Quentin Garnier wrote:
On Tue, Mar 09, 2010 at 08:51:48PM +0100, Johnny Billquist wrote:
"More or less", because I don't have all the details. If you were to
post the dmesg from your booting, I could give you the exact thing.

Are you sure your USB disk shows up as sd? Looking at the config
file, I would have thought it would match wd.

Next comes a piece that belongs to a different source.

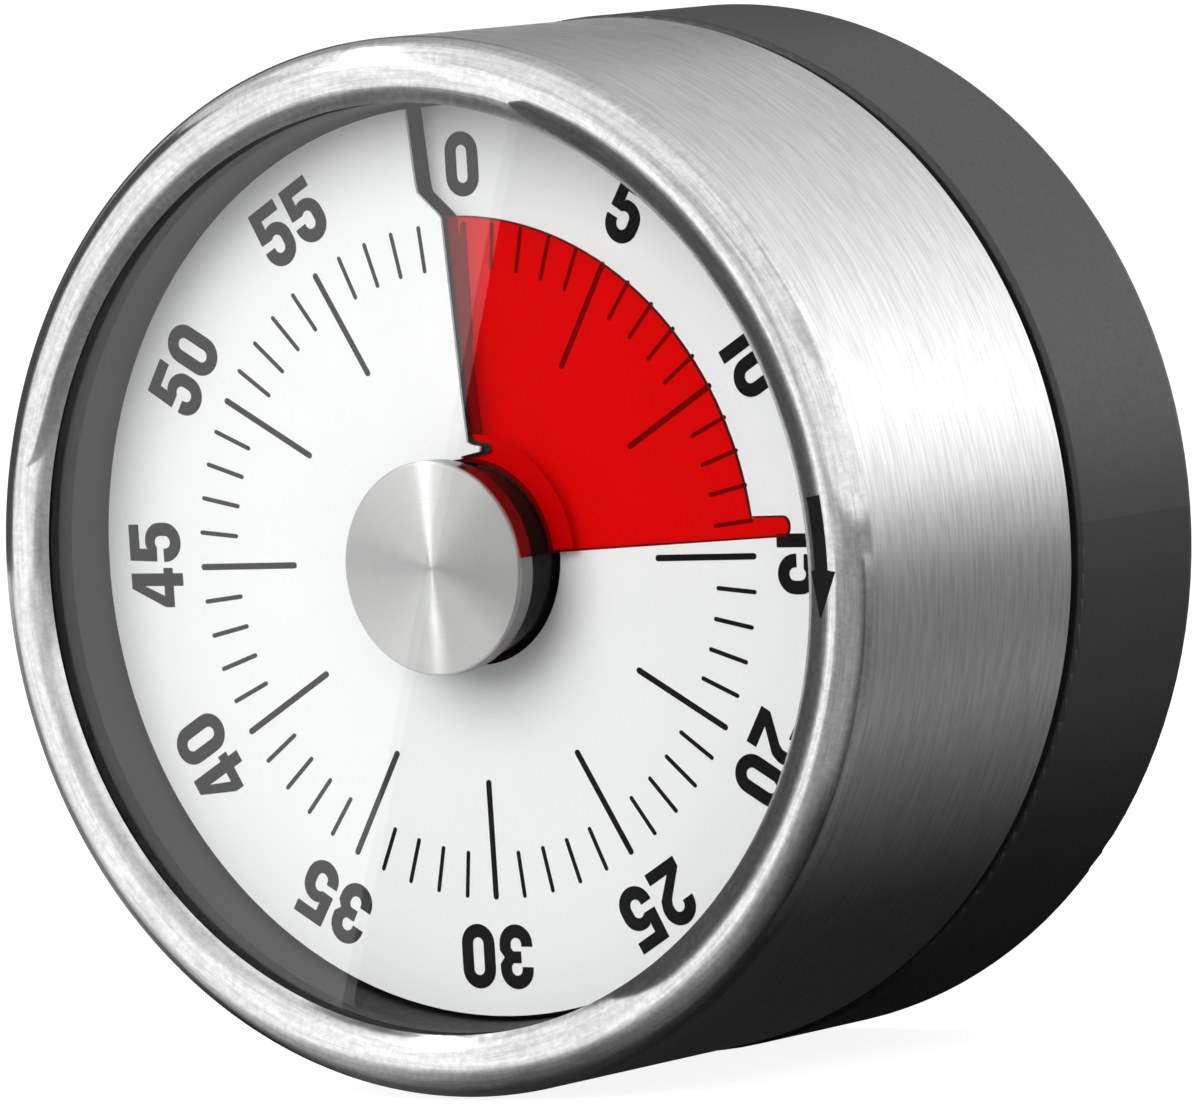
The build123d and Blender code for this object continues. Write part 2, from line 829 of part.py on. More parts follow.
def gear_points(teeth, module, addendum, dedendum, place, phase):
    """The outline of an involute gear: six points a tooth, worked out from the involute."""
    pitch_radius = module * teeth / 2
    base_radius = pitch_radius * cos(radians(pressure_angle))
    tip_radius = pitch_radius + addendum * module
    root_radius = pitch_radius - dedendum * module
    half_pitch = (pi / 2 - tooth_thinning) * module / 2 / pitch_radius
    pitch_roll = tan(radians(pressure_angle)) - radians(pressure_angle)
    tip_slope = acos(base_radius / tip_radius)
    half_tip = half_pitch + pitch_roll - (tan(tip_slope) - tip_slope)
    low_radius = max(base_radius, root_radius)
    low_slope = acos(base_radius / low_radius)
    half_low = half_pitch + pitch_roll - (tan(low_slope) - low_slope)
    flank = [(root_radius, half_low), (pitch_radius, half_pitch), (tip_radius, half_tip)]
    points = []
    for tooth in range(teeth):
        middle = radians(phase) - tooth * 2 * pi / teeth
        for radius, half in flank:
            points.append((radius, middle + half))
        for radius, half in reversed(flank):
            points.append((radius, middle - half))
    return [(place[0] + r * cos(a), place[1] + r * sin(a)) for r, a in points]


def meshed_phase(phase, teeth, place, other_teeth, other_place):
    """The phase that sets another gear's teeth in the gaps of this one."""
    direction = degrees(atan_of(place, other_place))
    share = ((direction - phase) * teeth / 360) % 1
    return direction + 180 - (0.5 - share) * 360 / other_teeth


def atan_of(place, other_place):
    """The direction from one point to another, in radians, anticlockwise from x."""
    run = other_place[0] - place[0]
    climb = other_place[1] - place[1]
    angle = acos(run / hypot(run, climb))
    return angle if climb >= 0 else -angle


def windows(place, radius, hole_radius, count):
    """Round windows that lighten a wheel."""
    with Locations(place):
        with PolarLocations(radius, count):
            Circle(hole_radius, mode=Mode.SUBTRACT)


# ---- main wheel, free on the arbor but gripped by the clutch spring ----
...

If it is wd, then the config should have something along these lines:

wd0 at umass0
umass0 at uhub0 port 0 configuration 0 interface 0
uhub0 at usb0
usb0 at uhci0
uhci0 at pci1 dev 1 function 0
pci1 at ppb0 bus 0
ppb0 at pci0 dev 0 function 0
pci0 at mainbus 0 bus 0


Obviously I've thrown in a bunch of "0" here, where there probably
should be something else, as well as a "1", since you have two pci
buses involved already at this point.
That's the "more or less" part. Now, if you don't understand the
concept based on this, then I don't think putting correct numbers in
here is going to help much more either. The basic idea though, is
that this will always cause the same disk to be wd0, and no other
disk will ever become that. No matter what hardware you add, or
where.

What you really don't seem to understand is that this answers only
half of the contract.  Put the drive in another USB port and it
doesn't show up as wd0.

The idea was that only that disk would show up as wd0, and would
always show up as wd0.  (Incidentally, wd@umass is very rare.  I think
it was only some old Archos.)

But you miss my other half point. In Masao's original idea, he complained about device enumeration being random, and wanted it moved out into the filename namespace. But if you move the device to another port, it will move just as much within the file system, so he didn't solve anything. If you want to be able to refer to a disk in the scenario where you actually move it around, you need some other solution.

My answer only intended to show that the device enumeration isn't random, depending on if you add/remove other devices, which is what Masao was claiming.

His original claim, and reason for his proposed solution, is basically wrong.

The problem you are highlighting is another one, and one which I agree it would be nice to have a solution to. But the only solution I can come up with is to be able to refer to disks by their name in the disk label, or something similar, which is unique per disk, and have no relationship at all with which how they are attached to the system.

Something like:

wd0 at umass? label="foobar"

But, as I said, this is another problem, which Masao hasn't at all addressed. His solution to his random device enumeration problem is simply a solution to a non-problem.

I hope I made myself clear, since I sometimes seem to not be able to express clear enough what I mean.